“Don’t be silly.”

She grins. “You’re the one coming up with ridiculous excuses so you can torpedo your relationship with the hottie football player, and you’re calling me silly? Okay. What else you got?”

“The trade.”

“Wasn’t real.” She waves her hand like she’s brushing my concern to the side.

“It might be next time.”

“So, you can work out of the Pet Threads store we start in that city. Win-win. Hit me with something harder.”

I brush a piece of invisible lint off my shirt and smooth my apron. “The store’s success. What if it’s all him?”

“It’s not. It’s because you kill the designs each and every time. Next?”

“What if he love-bombed me and I’m too infatuated to see that this isn’t even real?”

“Girl, the lies your brain tells you. Even I am unwell because of them.” She gives me a genuine—yet sad—smile. “These are all versions ofwhat if he leaves me? Then what will I have?”

I bite my lip, my knee bouncing up and down. The uneasy feeling returns in full force, and I don’t like it. The rear of my neck itches. The area by my shoulder blades that I can’t even reach. My stomach. Everything. I fight back the tears. “Yeah,” I admit. “That’s it.”

Tab leans forward, covering her hand with mine. “I don’t pretend to understand what you’ve gone through. Okay? But I just want to say, and you can tell me I’m wrong, but living a life with all these exciting and new experiences and with people we love, that’s what matters. At the end of the day, what happensisn’t under our control. I could get hit by a bus tomorrow. Athena could?—”

“Don’t.”

She squeezes my fingers. “The point is, anything could happen, and you have no control over it.”

“But I don’t like it,” I say meekly, barely conjuring the words. I don’t even know if I can pinpoint why. It’s just…uneasy.

“None of us do,” Tab says. “I’m no therapist, but instead of that one insinuating Micah was a psycho, she should’ve been telling you that your brain lies to you. All the time. It’s telling you things that aren’t going to happen.”

I swallow. Bringing my free hand up, I rub my temple. “Every night before I go to bed, I think about all the ways Micah could die or get taken away. I think that’s why it hit me so hard at the show.”

“Being told Micah was going to get traded while you were doing an interview was on your bingo card? Oh, honey.”

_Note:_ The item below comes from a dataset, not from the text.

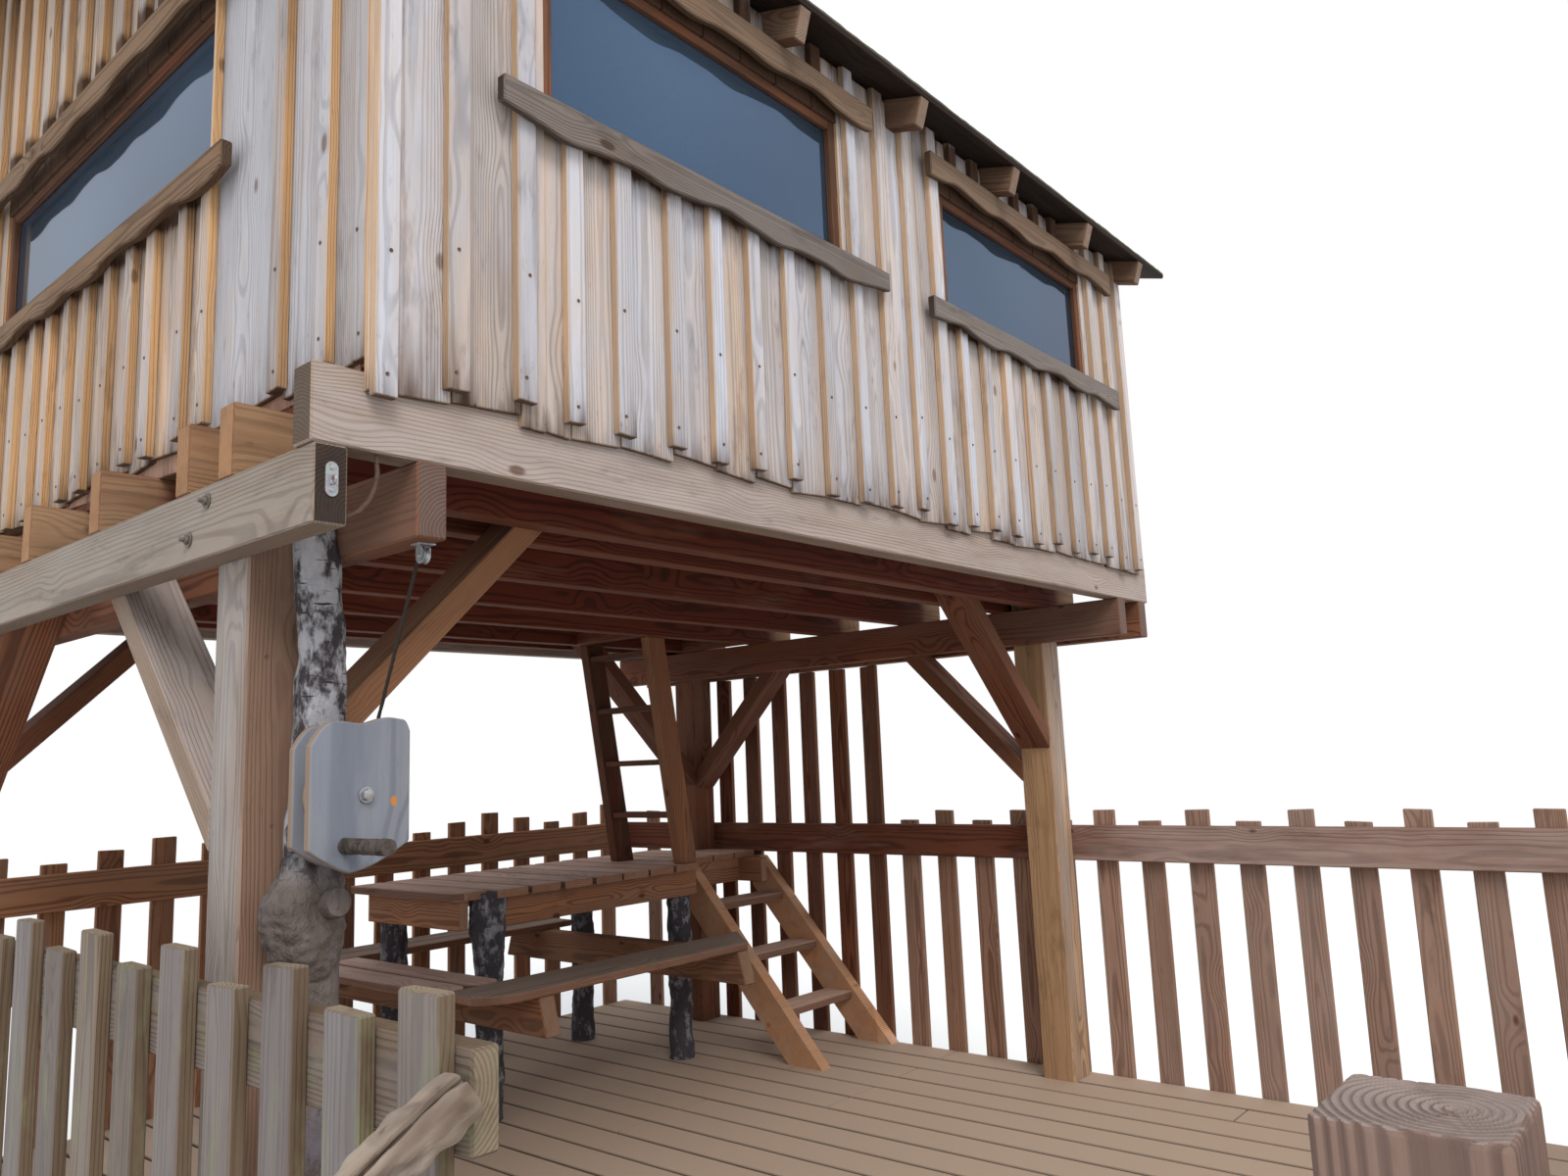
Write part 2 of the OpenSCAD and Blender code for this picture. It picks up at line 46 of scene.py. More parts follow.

“Not entirely,” I admit. “But Micah moving. Or finding someone else while he’s at an away game. Or maybe he gets hurt on the field. You remember Briar? Her brother died that way. I looked it up.”

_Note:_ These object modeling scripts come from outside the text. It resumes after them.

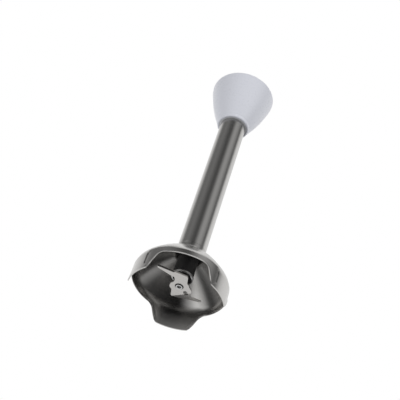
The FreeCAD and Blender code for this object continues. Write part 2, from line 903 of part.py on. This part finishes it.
first_bevel = bevel_cutter("first_bevel")
second_bevel = bevel_cutter("second_bevel")
half_turn = FreeCAD.Placement(Vector(0, 0, 0), FreeCAD.Rotation(Vector(0, 0, 1), 180))
second_bevel.Placement = half_turn.multiply(second_bevel.Placement)
stamping = cut_from(
    "stamping",
    padded(
        "blade_blank",
        "XY_Plane",
        OPEN_SIDE + WING + BAR_END + opposite(LUG_SIDE + WING + BAR_END),
        "blade_thick",
        "blade_foot",
    ),
    rod("blade_bore", "blade_hole_radius", "5", "20"),
    padded("blade_relief", "XY_Plane", opposite(RELIEF), "blade_thick * 3", "blade_foot - blade_thick"),
    first_bevel,
    second_bevel,
)
fold_line = FreeCAD.Rotation(Vector(0, 0, 1), size_of("fold_angle"))
fold_point = fold_line.multVec(Vector(0, size_of("fold_inset"), 0)) + Vector(0, 0, size_of("blade_foot"))
beyond_fold = doc.addObject("Part::Box", "beyond_fold")
beyond_fold.Length, beyond_fold.Width, beyond_fold.Height = 80, 30, 6
beyond_fold.Placement = FreeCAD.Placement(fold_point - fold_line.multVec(Vector(40, 0, 3)), fold_line)
flat_part = cut_from("blade_flat", stamping, beyond_fold)
folded_wing = doc.addObject("Part::MultiCommon", "folded_wing")
folded_wing.Shapes = [stamping, beyond_fold]
folded_wing.Placement = FreeCAD.Placement(
    Vector(0, 0, 0),
    FreeCAD.Rotation(fold_line.multVec(Vector(1, 0, 0)), size_of("wing_bend")),
    fold_point,
)
blade = joined("blade", flat_part, folded_wing)
blade.setExpression("Placement.Rotation.Angle", bound("blade_turn"))
keep("blade", blade)


# ---------------------------------------------------------------- check and write
doc.recompute()
for thing in doc.Objects:
    if {"Invalid", "Error"} & set(thing.State):
        raise SystemExit(f"{thing.Label} failed: {thing.State}")
os.makedirs("parts", exist_ok=True)
for label, thing in nodes.items():
    shape = thing.Shape
    if shape.isNull() or not shape.isValid() or not shape.Solids:
        raise SystemExit(f"{label} is not a valid solid")
    shape.exportStep(f"parts/{label}.step")
    print(f"{label:18} solids {len(shape.Solids)}  volume {shape.Volume:10.2f} mm3")
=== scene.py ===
import json
import math

import bmesh
import bpy
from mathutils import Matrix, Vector


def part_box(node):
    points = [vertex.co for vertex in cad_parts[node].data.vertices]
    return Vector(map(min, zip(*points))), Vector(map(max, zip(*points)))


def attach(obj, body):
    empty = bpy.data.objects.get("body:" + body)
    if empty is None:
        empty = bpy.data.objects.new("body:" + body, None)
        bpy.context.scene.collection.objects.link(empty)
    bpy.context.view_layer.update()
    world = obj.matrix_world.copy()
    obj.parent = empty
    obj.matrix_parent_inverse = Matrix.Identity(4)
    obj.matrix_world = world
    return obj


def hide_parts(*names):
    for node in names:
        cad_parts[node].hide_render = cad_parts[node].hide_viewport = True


# The blending foot as it looks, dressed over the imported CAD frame. Metres, +Z up.
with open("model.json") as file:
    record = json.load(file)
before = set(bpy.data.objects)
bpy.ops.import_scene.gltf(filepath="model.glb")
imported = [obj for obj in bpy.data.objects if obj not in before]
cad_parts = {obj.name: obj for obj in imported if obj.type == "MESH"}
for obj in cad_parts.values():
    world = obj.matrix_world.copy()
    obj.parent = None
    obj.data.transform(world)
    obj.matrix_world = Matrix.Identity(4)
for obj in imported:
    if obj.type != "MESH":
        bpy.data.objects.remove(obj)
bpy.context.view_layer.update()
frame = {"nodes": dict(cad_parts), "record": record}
MM = 0.001

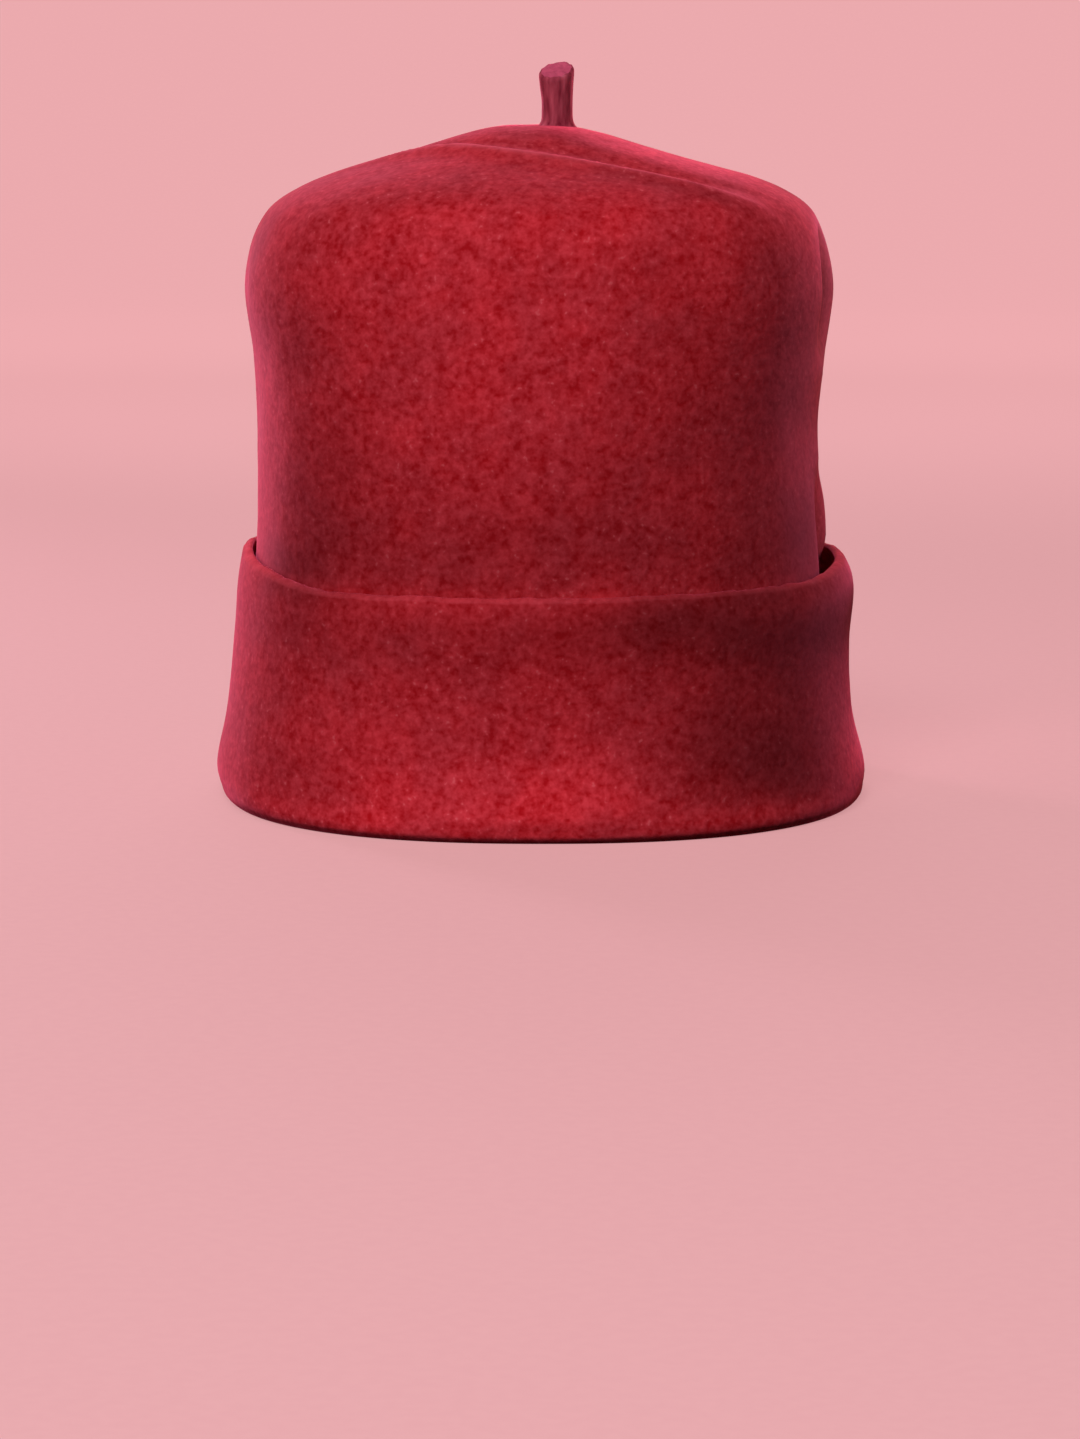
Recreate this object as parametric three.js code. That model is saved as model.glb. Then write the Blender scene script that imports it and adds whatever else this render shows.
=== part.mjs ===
// A brimless felt cap in millimetres, +Z up. The front faces -Y and the wearer's left is +X.
// The origin is on the surface that the rim rests on, below the middle of the cap.
//
// The cap is one sheet of felt: it runs down from the top, around the shoulder and down the
// wall, turns up around a soft fold at the rim, and ends in a cut edge as a cuff outside the
// wall. A short felt stalk stands on the top.
import * as THREE from 'three';

// ---------- driving dimensions ----------
const FELT = 2.4;                 // thickness of the felt
const SEAT_GAP = 0.3;             // what separate pieces leave between them
const BEARINGS = 60;              // steps around the cap
const CROWDING = 0.35;            // how much closer together the steps are at the side dent
const EGG = 0.025;                // how much narrower the oval is towards the forehead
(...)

“Okay, but look, she’s still living. She’s going to marry an NFL player and have little football babies, and damnit, why am I getting jealous just thinking about it?”

I chuckle softly. Tab always knows when to insert some humor to bring me back to reality.

“Just like what happened to you,” she continues. “Maybe your quota for tragedy in this lifetime has already hit? Now, you’re going to skip off with Micah into the sunset and have amazing sex for the rest of your life. Even when he’s seventy, I bet you’ll still get on your artificial knees for that D.”

I hide a smile. “I have something to tell you.”

“Hmm?” she asks, lifting her cup to her lips.

“Bless your heart, but you ain’t right.”

She nearly spits her coffee everywhere. When she gets herself under control, she says, “Coming from you, I’m taking that to heart.”

I feign shock. “Bitch.”

She reaches her coffee cup out, and we toast to our fucked-up minds.

“So, who was that one player who showed up with Micah that day?”

I think back. I don’t even know if I remember who was there. Preoccupied was an understatement. “Davis?”